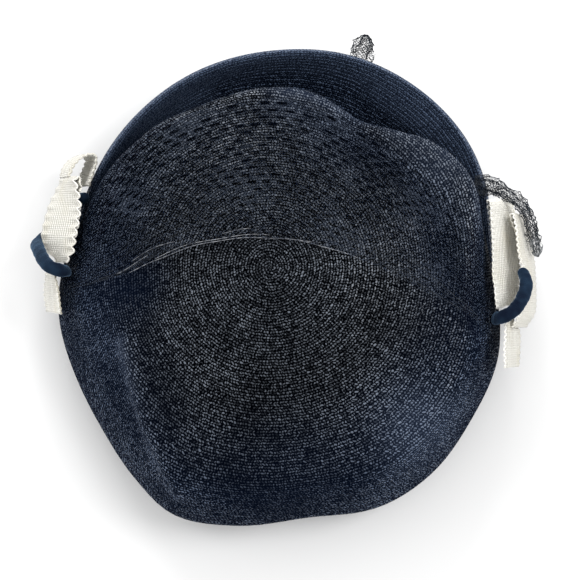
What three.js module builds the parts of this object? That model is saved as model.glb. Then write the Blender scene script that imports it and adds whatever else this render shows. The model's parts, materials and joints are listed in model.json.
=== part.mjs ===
// A straw tilt hat lying on a table: a shallow blocked crown, a brim turned up round its front half, a band of
// veiling drawn over the crown, and at each side a bow of ribbed white ribbon held by a loop of velvet ribbon.
// Millimetres. +Z is up, +Y is towards the turned-up brim and +X is the wearer's right.
import * as THREE from "three";

// Driving sizes.
const crownRadius = 110; // tip to the foot of the crown, averaged round it
const crownHeight = 76; // table to the tip
const strawWall = 2; // sewn straw braid
const brimHeight = 42; // table to the highest part of the turned-up edge
const brimRadius = 116; // tip to the turned-up edge, averaged
const brimSeat = 6; // height at which the brim is sewn to the crown
const lipDrop = 3; // how far the rolled edge turns down again
const lipWidth = 5; // and how wide that roll is
const seamGap = 0.4; // between two pieces that are sewn together
const netThickness = 1; // the veiling, several times folded
const netGap = 1; // between the veiling and the straw
const ribbonWidth = 40;
const ribbonThickness = 1;
const velvetWidth = 6.4; // a quarter-inch ribbon, doubled round
const velvetThickness = 4.6;
const tailWidth = 12; // the gathered end of the veiling beside the right bow
const tailThickness = 4;
const tuftWidth = 13; // the loose end of the veiling in front of the brim
const tuftThickness = 8;

// How finely the soft pieces are faceted.
const crownColumns = 72;
const crownRows = 18;
const brimColumns = 44;
const brimRows = 9;
const veilColumns = 30;
const veilRows = 9;
const ribbonStep = 2.5;
const tubeStep = 3;
const tubeSides = 10;

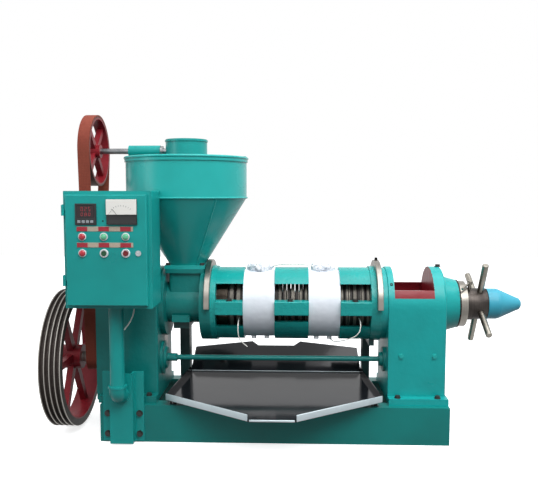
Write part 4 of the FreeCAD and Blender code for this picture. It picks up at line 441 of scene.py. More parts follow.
# Hopper
# Rolled 3 mm sheet: a drum with its rim rolled over a wire, welded to a cone. Weld beads show
# under the enamel at the shoulder and down the cone, where the rolled sheet's edges meet.
HOPPER_X = -0.344
RIM_RADIUS, RIM_Z, RIM_BEAD = 0.2345, 1.0555, 0.0055
SHOULDER_RADIUS, SHOULDER_Z, SHOULDER_BEAD = 0.2335, 0.905, 0.0035
OUTLET_RADIUS, OUTLET_Z = 0.0705, 0.646
SEAM_TURN = math.radians(-54)
SEAM_BEAD = 0.0032
SEAM_SHORTER = 0.012
MERGE_GAP = 0.00001
ROUNDED_FROM = math.radians(40)
SMOOTH_UP_TO = math.radians(35)


def start_piece(name, add, **settings):
    """Adds a primitive at its size and place, puts the place into its mesh and opens it."""
    bpy.ops.object.select_all(action="DESELECT")
    add(**settings)
    piece = bpy.context.object
    piece.name = name
    bpy.ops.object.transform_apply(location=True, rotation=True, scale=True)
    bpy.ops.object.mode_set(mode="EDIT")
    bpy.ops.mesh.select_mode(type="FACE")
    bpy.ops.mesh.select_all(action="SELECT")
    return piece


def pick(piece, wanted):
    """Selects the faces whose middle and normal are wanted, and nothing else."""
    shape = bmesh.from_edit_mesh(piece.data)
    bpy.ops.mesh.select_all(action="DESELECT")
    for face in shape.faces:
        face.select_set(bool(wanted(face.calc_center_median(), face.normal)))
    bmesh.update_edit_mesh(piece.data)


def finish_piece(piece, material, body, edge=0, rounds=3):
    """Closes the mesh, rounds its sharp edges and gives it a finish, a body and a slot."""
    bpy.ops.mesh.select_all(action="SELECT")
    bpy.ops.mesh.remove_doubles(threshold=MERGE_GAP)
    bpy.ops.mesh.normals_make_consistent(inside=False)
    bpy.ops.object.mode_set(mode="OBJECT")
    if edge:
        round_off = piece.modifiers.new("rounded_edges", "BEVEL")
        round_off.width = edge
        round_off.segments = rounds
        round_off.limit_method = "ANGLE"
        round_off.angle_limit = ROUNDED_FROM
        bpy.ops.object.modifier_apply(modifier=round_off.name)
    bpy.ops.object.shade_smooth_by_angle(angle=SMOOTH_UP_TO)
    piece.data.materials.append(material)
    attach(piece, body)
    return piece


def spun_bead(name, radius, height, thickness, material):
    """A round bead about the hopper's axis: a small circle spun through a full turn."""
    bead = start_piece(name, bpy.ops.mesh.primitive_circle_add, vertices=14, radius=thickness,
                       fill_type="NOTHING", location=(HOPPER_X + radius, 0, height),
                       rotation=(math.pi / 2, 0, 0))
    bpy.ops.mesh.select_mode(type="EDGE")
    bpy.ops.mesh.select_all(action="SELECT")
    bpy.ops.mesh.spin(steps=120, angle=2 * math.pi, center=(HOPPER_X, 0, height), axis=(0, 0, 1))
    finish_piece(bead, material, "root")


# The hopper's two teals are lighter copies of the press's teal, painted light for the hopper high under the
# lamps; the coat's noise mixes them.
SHADED_TEAL = colour("#1A9E99")
LIT_TEAL = colour("#29B8B3")
hopper_enamel = enamel("teal_enamel_on_spun_sheet", SHADED_TEAL, LIT_TEAL,
                       wave=SHEET_WAVE, wave_depth=SHEET_WAVE_DEPTH, roughness=0.2)
dress(["hopper"], hopper_enamel)
spun_bead("hopper_rim_bead", RIM_RADIUS, RIM_Z, RIM_BEAD, hopper_enamel)

# The ripples of a weld bead lie 4 mm apart under the enamel
weld_enamel = enamel("teal_enamel_on_weld", SHADED_TEAL, LIT_TEAL,
                     wave=0.004, wave_depth=0.0014, roughness=0.26)
spun_bead("hopper_shoulder_weld", SHOULDER_RADIUS, SHOULDER_Z, SHOULDER_BEAD, weld_enamel)
seam_side = Vector((math.cos(SEAM_TURN), math.sin(SEAM_TURN), 0))
top = seam_side * SHOULDER_RADIUS + Vector((HOPPER_X, 0, SHOULDER_Z))
foot = seam_side * OUTLET_RADIUS + Vector((HOPPER_X, 0, OUTLET_Z))
run = top - foot
seam = start_piece("hopper_cone_weld", bpy.ops.mesh.primitive_cylinder_add, vertices=12,
                   radius=SEAM_BEAD, depth=run.length - SEAM_SHORTER, location=(top + foot) / 2,
                   rotation=run.to_track_quat("Z", "Y").to_euler())
pick(seam, lambda middle, normal: abs(normal.dot(run.normalized())) > 0.9)
bpy.ops.mesh.inset(thickness=0.0012)
finish_piece(seam, weld_enamel, "root")

# Feed chamber and clamp half rings
# The cast inlet under the hopper is sprayed teal. Two half rings of turned steel, greyed by oil,
# clamp the cage's flanges to it and to the support. One black screw stops the right ring turning.
# The inlet's darker teal is painted shade from the hopper above it.
dress(["feed_chamber"], cast_enamel_painted_shade)
ring_steel = turned_metal("oil_greyed_ring_steel", PRESS_AXIS, colour("#817D77"), colour("#A9A49C"),
                          roughness=0.3, depth=0.00002)
dress(["clamp_ring_left", "clamp_ring_right"], ring_steel)

# Black oxide: a thin dark film on turned steel, which still shines at its edges
OXIDE_DARK = colour("#161514")
OXIDE_LIGHT = colour("#3A3836")
black_oxide = turned_metal("black_oxide_steel", PRESS_AXIS, OXIDE_DARK, OXIDE_LIGHT,
                           roughness=0.38, depth=0.00005)


def socket_screw(name, place, outward, sides, radius, length, wall, socket, edge):
    """A screw whose round end has a socket, facing outward."""
    screw = start_piece(name, bpy.ops.mesh.primitive_cylinder_add, vertices=sides, radius=radius,
                        depth=length, location=place,
                        rotation=outward.to_track_quat("Z", "Y").to_euler())
    pick(screw, lambda middle, normal: normal.dot(outward) > 0.9)
    bpy.ops.mesh.inset(thickness=wall)
    bpy.ops.mesh.extrude_region_move(TRANSFORM_OT_translate={"value": tuple(outward * -socket)})
    finish_piece(screw, black_oxide, "root", edge=edge)


STOP_SCREW = Vector((0.3935, 0, 0.6675))
socket_screw("ring_stop_screw", STOP_SCREW, outward=Vector((0, 0, 1)), sides=24, radius=0.006,
             length=0.010, wall=0.0025, socket=0.004, edge=0.0008)

# Press cage
# Two heavy iron castings bolted together along their straps, rough from the sand under the enamel.
# They carry hardened bars on the inlet side and stacked hardened rings further on.
rough_enamel = enamel("teal_enamel_on_rough_castings", colour("#0E8682"), colour("#1CAFAA"),
                      wave=0.013, wave_depth=0.0016, roughness=0.2)
dress(["cage_upper_half", "cage_lower_half"], rough_enamel)

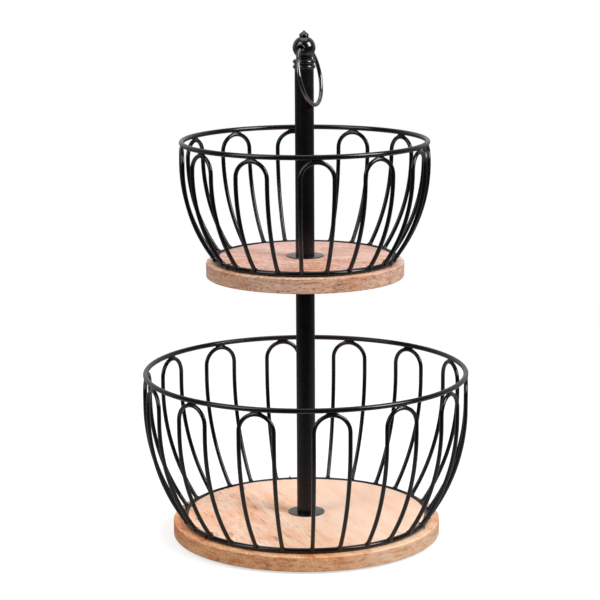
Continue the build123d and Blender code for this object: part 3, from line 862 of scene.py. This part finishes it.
******
▸ **What the task asks**
Please copy, word for word, every line from the first line of the records through the line containing "const tuftThickness = 8;", with both of those lines included and nothing else.

▸ **Output for this exercise**
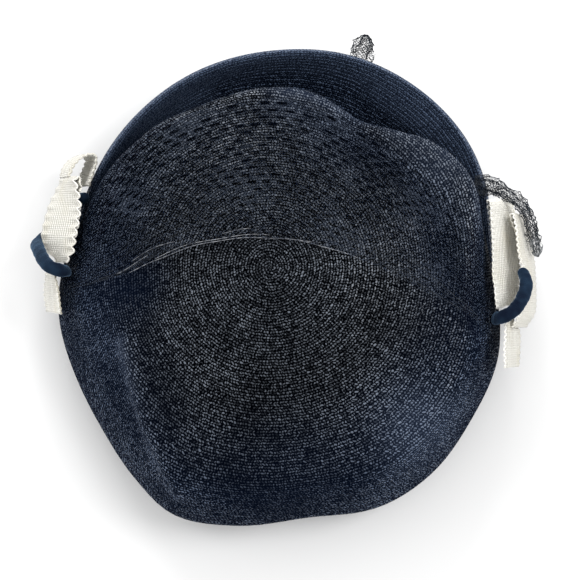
What three.js module builds the parts of this object? That model is saved as model.glb. Then write the Blender scene script that imports it and adds whatever else this render shows. The model's parts, materials and joints are listed in model.json.
=== part.mjs ===
// A straw tilt hat lying on a table: a shallow blocked crown, a brim turned up round its front half, a band of
// veiling drawn over the crown, and at each side a bow of ribbed white ribbon held by a loop of velvet ribbon.
// Millimetres. +Z is up, +Y is towards the turned-up brim and +X is the wearer's right.
import * as THREE from "three";

// Driving sizes.
const crownRadius = 110; // tip to the foot of the crown, averaged round it
const crownHeight = 76; // table to the tip
const strawWall = 2; // sewn straw braid
const brimHeight = 42; // table to the highest part of the turned-up edge
const brimRadius = 116; // tip to the turned-up edge, averaged
const brimSeat = 6; // height at which the brim is sewn to the crown
const lipDrop = 3; // how far the rolled edge turns down again
const lipWidth = 5; // and how wide that roll is
const seamGap = 0.4; // between two pieces that are sewn together
const netThickness = 1; // the veiling, several times folded
const netGap = 1; // between the veiling and the straw
const ribbonWidth = 40;
const ribbonThickness = 1;
const velvetWidth = 6.4; // a quarter-inch ribbon, doubled round
const velvetThickness = 4.6;
const tailWidth = 12; // the gathered end of the veiling beside the right bow
const tailThickness = 4;
const tuftWidth = 13; // the loose end of the veiling in front of the brim
const tuftThickness = 8;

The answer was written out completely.